В предреволюционный период – когда общественный порядок (или беспорядок) требует от угнетённых действий, способных решительно сокрушить угнетателя, лихорадочно цепляющегося за свои привилегии, – в преддверии того броска вперёд, что призван вернуть массы на путь становления, писатели логично обращаются к изложению своих частных переживаний, даже если (и особенно если) на примере вызывающего личного поведения те свидетельствуют о всеобщем упадке.

Неслучайно Руссо соединял эксгибиционизм «Исповеди» с теоретикой «Общественного договора».

Доходя в потребности выпятить себя до исступления лживых откровений, он при этом заявлял: «Кто в праздности проедает то, чего сам не заработал, тот ворует это последнее»2.
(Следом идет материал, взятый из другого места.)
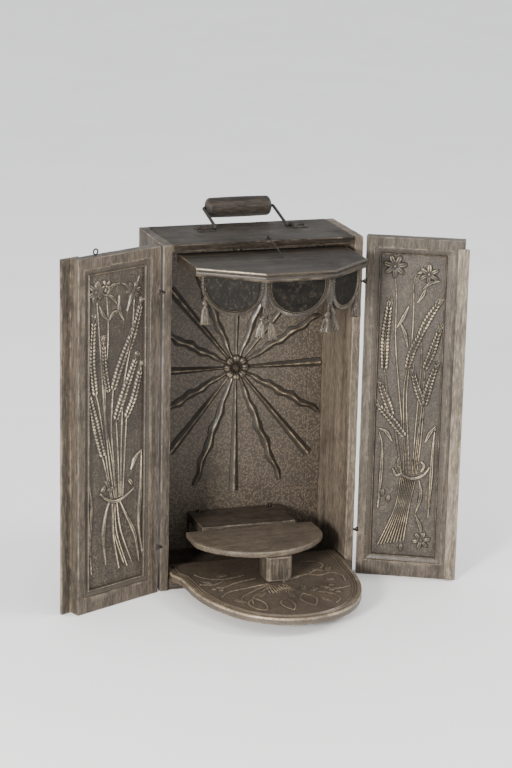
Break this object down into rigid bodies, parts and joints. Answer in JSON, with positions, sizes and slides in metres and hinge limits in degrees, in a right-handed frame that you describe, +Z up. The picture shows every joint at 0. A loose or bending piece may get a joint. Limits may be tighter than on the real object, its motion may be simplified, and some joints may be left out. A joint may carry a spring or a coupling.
{
  "type": "tabernacle box",
  "caption": "Portable folding tabernacle: a wooden case with two carved doors, a fold-down canopy, a hinged shelf and base board, a sunburst back and a carrying handle",
  "frame": {"origin": "centre of the case's underside, on the surface that it stands on", "axes": "+Z up, -Y towards the open front, +X to the viewer's right"},
  "size_m": [0.5601, 0.3641, 0.5124],
  "materials": {
    "aged_wood": "worn, waxed, dark",
    "door_wood": "worn, waxed, dark",
    "gilded_carving": "carved and gilded, rubbed through on the high parts",
    "painted_panel": "dark paint, dull",
    "iron": "wrought wire and sheet, dull",
    "grip_wood": "handled smooth"
  },
  "bodies": {
    "case": {"side_left": "aged_wood", "side_right": "aged_wood", "top_board": "aged_wood", "floor_board": "aged_wood", "back_board_wide": "aged_wood", "back_board_narrow": "aged_wood", "case_nails": "iron", "shelf_ledger": "aged_wood", "sun_rays_straight": "gilded_carving", "sun_rays_wavy": "gilded_carving", "sun_flower": "gilded_carving", "door_hinge_eyes": "iron", "canopy_fixed_eyes": "iron", "shelf_fixed_eyes": "iron", "board_fixed_eyes": "iron", "hook_staple": "iron", "handle_saddles": "iron", "saddle_nails": "iron"},
    "left_door": {"left_door_leaf": "door_wood", "left_door_moulding": "gilded_carving", "left_door_carving": "gilded_carving", "left_door_hinge_eyes": "iron", "left_door_astragal": "door_wood", "left_door_latch_eye": "iron"},
    "right_door": {"right_door_leaf": "door_wood", "right_door_moulding": "gilded_carving", "right_door_carving": "gilded_carving", "right_door_hinge_eyes": "iron", "right_door_strip": "door_wood"},
    "canopy": {"canopy_board": "aged_wood", "canopy_moving_eyes": "iron", "valance_panel_left": "painted_panel", "valance_fringe_left": "gilded_carving", "valance_panel_middle": "painted_panel", "valance_fringe_middle": "gilded_carving", "valance_panel_right": "painted_panel", "valance_fringe_right": "gilded_carving", "valance_pendants": "gilded_carving", "valance_tassels": "gilded_carving", "canopy_catch": "iron"},
    "hook": {"latch_hook": "iron"},
    "shelf": {"shelf_board": "gilded_carving", "shelf_rear_board": "aged_wood", "shelf_battens": "aged_wood", "shelf_leg": "aged_wood", "shelf_moving_eyes": "iron"},
    "base_board": {"base_board": "gilded_carving", "board_moving_eyes": "iron"},
    "handle": {"handle_bail": "iron", "handle_grip": "grip_wood"}
  },
  "joints": [
    {"name": "left_door_hinge", "type": "hinge", "parent": "case", "child": "left_door", "pos_m": [-0.1415, -0.062, 0.242], "axis": [0, 0, 1], "range_deg": [0, 155]},
    {"name": "right_door_hinge", "type": "hinge", "parent": "case", "child": "right_door", "pos_m": [0.1415, -0.062, 0.242], "axis": [0, 0, -1], "range_deg": [0, 153]},
    {"name": "canopy_hinge", "type": "hinge", "parent": "case", "child": "canopy", "pos_m": [0, -0.0425, 0.463], "axis": [1, 0, 0], "range_deg": [0, 90]},
    {"name": "shelf_hinge", "type": "hinge", "parent": "case", "child": "shelf", "pos_m": [0, 0.0485, 0.0715], "axis": [-1, 0, 0], "range_deg": [0, 90]},
    {"name": "base_board_hinge", "type": "hinge", "parent": "case", "child": "base_board", "pos_m": [0, -0.0215, 0.0208], "axis": [-1, 0, 0], "range_deg": [0, 90]},
    {"name": "hook_pivot", "type": "hinge", "parent": "case", "child": "hook", "pos_m": [0.006, -0.0565, 0.4846], "axis": [-1, 0, 0], "range_deg": [0, 190]},
    {"name": "handle_pivot", "type": "hinge", "parent": "case", "child": "handle", "pos_m": [0, 0.0235, 0.4834], "axis": [1, 0, 0], "range_deg": [-10, 105]}
  ],
  "couplings": [
    {"joint": "right_door_hinge", "follows": "left_door_hinge", "ratio": 0.9871},
    {"joint": "canopy_hinge", "follows": "left_door_hinge", "ratio": 0.58064},
    {"joint": "shelf_hinge", "follows": "left_door_hinge", "ratio": 0.58064},
    {"joint": "base_board_hinge", "follows": "left_door_hinge", "ratio": 0.58064},
    {"joint": "hook_pivot", "follows": "left_door_hinge", "ratio": 1.2258}
  ]
}
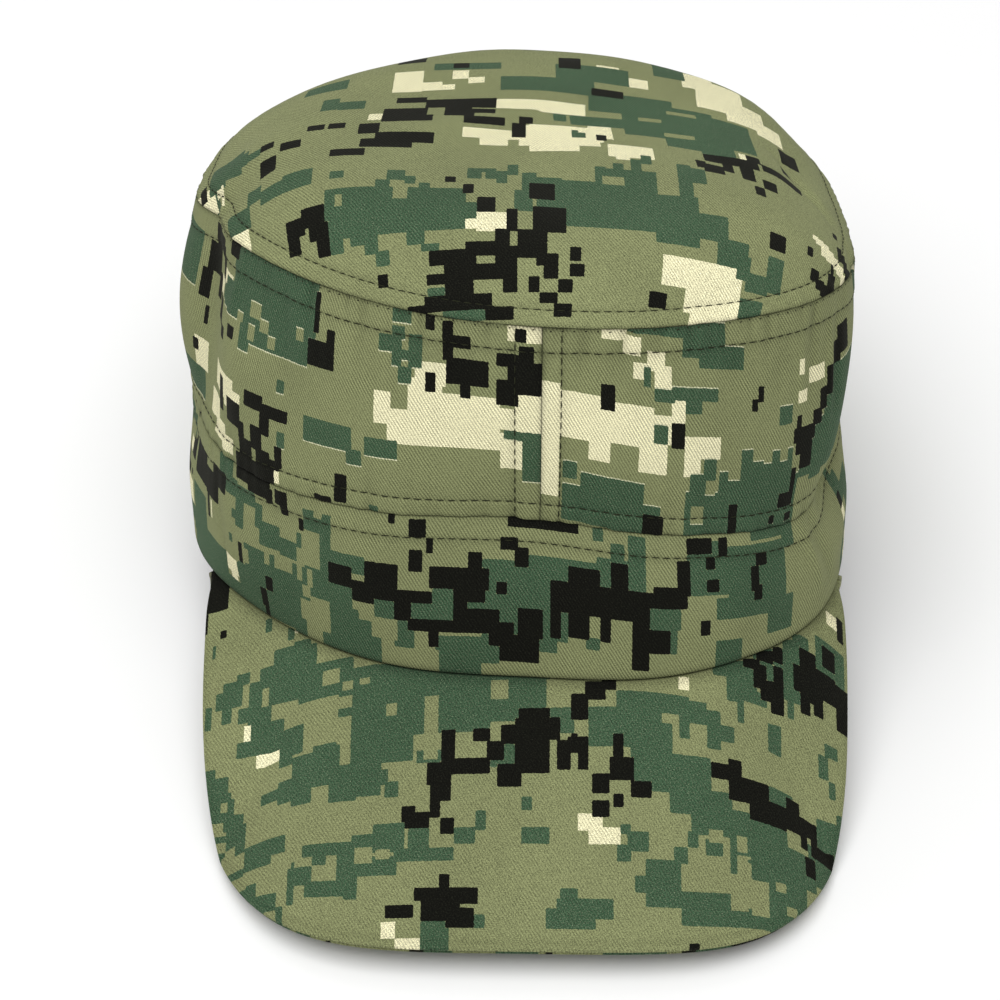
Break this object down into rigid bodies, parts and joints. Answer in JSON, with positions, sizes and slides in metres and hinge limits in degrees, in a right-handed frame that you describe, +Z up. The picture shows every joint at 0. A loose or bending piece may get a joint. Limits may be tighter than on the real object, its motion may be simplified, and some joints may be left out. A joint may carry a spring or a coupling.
{
  "type": "flat-topped cloth cap with a peak",
  "caption": "Soft flat-topped cap of printed cotton twill with a domed top, two side panels, a sewn band round the head opening and a stiff sloping peak.",
  "frame": {"origin": "on the table, under the middle of the cap's box", "axes": "+Z up from the table, the peak points along -Y, +X to the viewer's right when the peak faces the viewer"},
  "size_m": [0.1808, 0.2772, 0.1472],
  "materials": {
    "printed_twill": "matt cotton twill with a blocky print in olive, green, black and cream",
    "peak_lining_twill": "matt cotton twill with the same print"
  },
  "bodies": {
    "root": {"crown_top": "printed_twill", "side_panel_left": "printed_twill", "side_panel_right": "printed_twill", "band": "printed_twill", "peak_upper": "printed_twill", "peak_under": "peak_lining_twill"}
  },
  "joints": []
}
В итоге Марат – лучше остальных интеллектуалов того времени, как сказали бы сегодня, включённый в культурный контекст; Марат, кого советские историки считали первым теоретиком Революции (его книгу «Цепи рабства» с особой тщательностью аннотировал Маркс); кто лечил больных электричеством, составил проект уголовного права и исследовал природу света, чем заслужил звание нового Ньютона; Марат, справедливо упрекавший Расина, Паскаля и Вольтера в том, что познание человека они превратили в неразрешимую загадку – так вот, эпиграфом своего трактата «О человеке» этот «друг народа» с полным основанием поставил следующую фразу Руссо: «Наиболее полезным и наименее продвинувшимся из всех знаний человеческих мне представляется знание человека»3.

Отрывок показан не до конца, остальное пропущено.